Lupita Nyong’o -12 Years of a Slave
Lupita Nyong’o was little known actress from Kenya but her role in 12 years of a Slave made her prominent actress that won her numerous recognition with an Oscar award for the best supporting actress category among them. 12 Years of Slave was and is still a film that describes the hardships experienced by people during the slavery period. Lupita Nyong’o plays the character Patsey in the film, her role is pretty simple but the most difficult to make it believable. This is because; Patsey’s life is sad and painful to live through it even in character. Patsey is a woman who endures all kind of human mistreatment. She is raped, beaten and tortured but she continues to live on day by day like nothing really happened. To act the role of Patsey requires a very emotionally strong human being and Lupita played the role perfectly, she lives through those emotions to a point that makes the audience take note of her suffering as human being. According to Lupita in one of her interviews, she says she was emotionally broken more after every scene (Christopher, 2013).
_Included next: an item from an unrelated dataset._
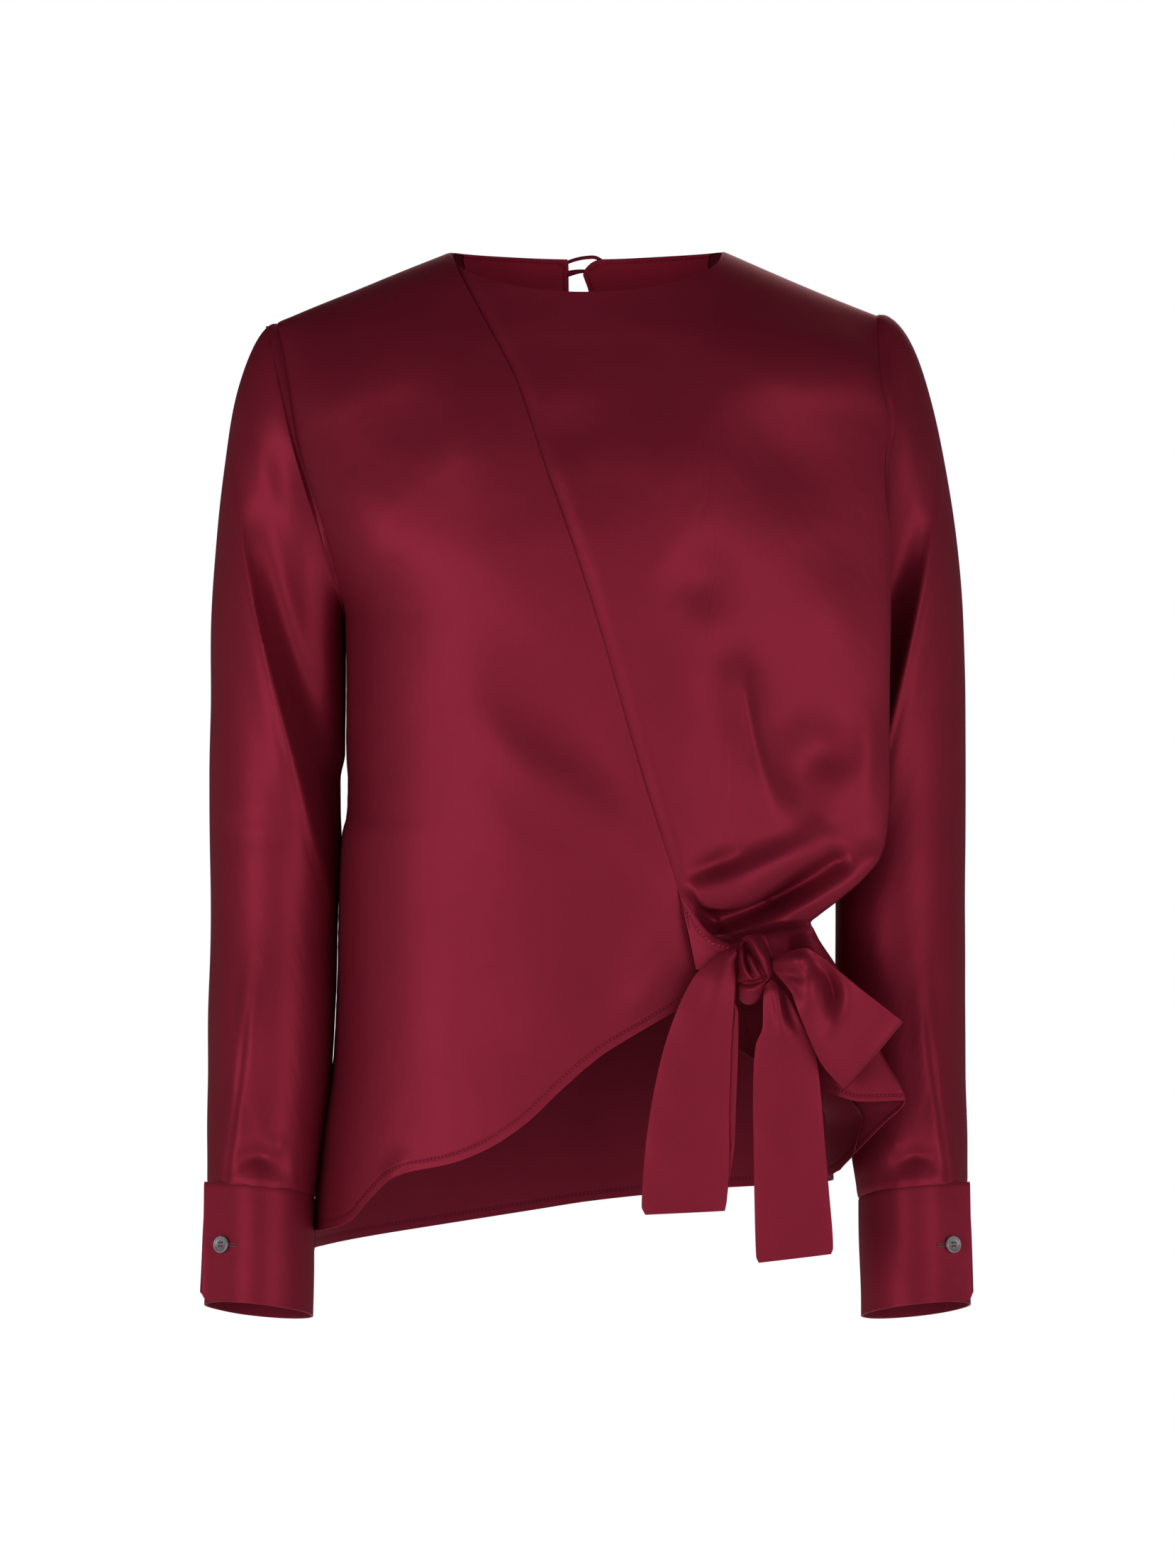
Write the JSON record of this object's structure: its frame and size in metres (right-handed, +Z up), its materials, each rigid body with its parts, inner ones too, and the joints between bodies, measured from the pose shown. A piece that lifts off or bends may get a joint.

Perhaps the reason why 12 Years of a Slave became a huge success is because people like Lupita told some real stories about the pain of African Americans who were slaves many years ago. Lupita in the film picks 500 pounds of cotton a day and for her that is how she deals with her pain because at that time, she gets to have peace and some kind of comfort; Lupita style of acting is simply assimilating the character and making the story told by the character her own story to tell. Movies like 12 Years of a Slave reminds the people the need to respect humanity and with Lupita as Patsey, the world receive that message and recognized they heard it by Lupita winning the most lucrative award in film industry. This is clearly shows believability of Lupita in 12 Years of a Slave.
John Wayne Red River (1949)
Red River is a film that gives a fictional account of the dramatic tension between a Texas rancher (Wayne) and a son he had adopted named Cliff. Wayne is very determined to raise a large herd of cattle and he understands what he needs to do of which, he does eventually owning a large ranch with hundreds of cattle’s and men. To play the role of Thomas Dunson in Red River, it requires a character that has the ability to tell a story not just by physical acting but integrate emotional feelings to the character to make the story believable. John Wayne plays Dunson character and he owns the character all through the film. He maintains his identity and fights to get what he wants. The sense of determination is very evident from his role as the main character in the film.
Lupita and Wayne are people who have made great firms but with decades of years apart. Despite the time difference, both of them have owned the characters and told their own stories which actually make the films appealing. All the same, Lupita is much better actress compared to Wayne because despite Lupita not being a main character, she played supporting role that enhanced the real story of the main character and still manages to make the whole story her own.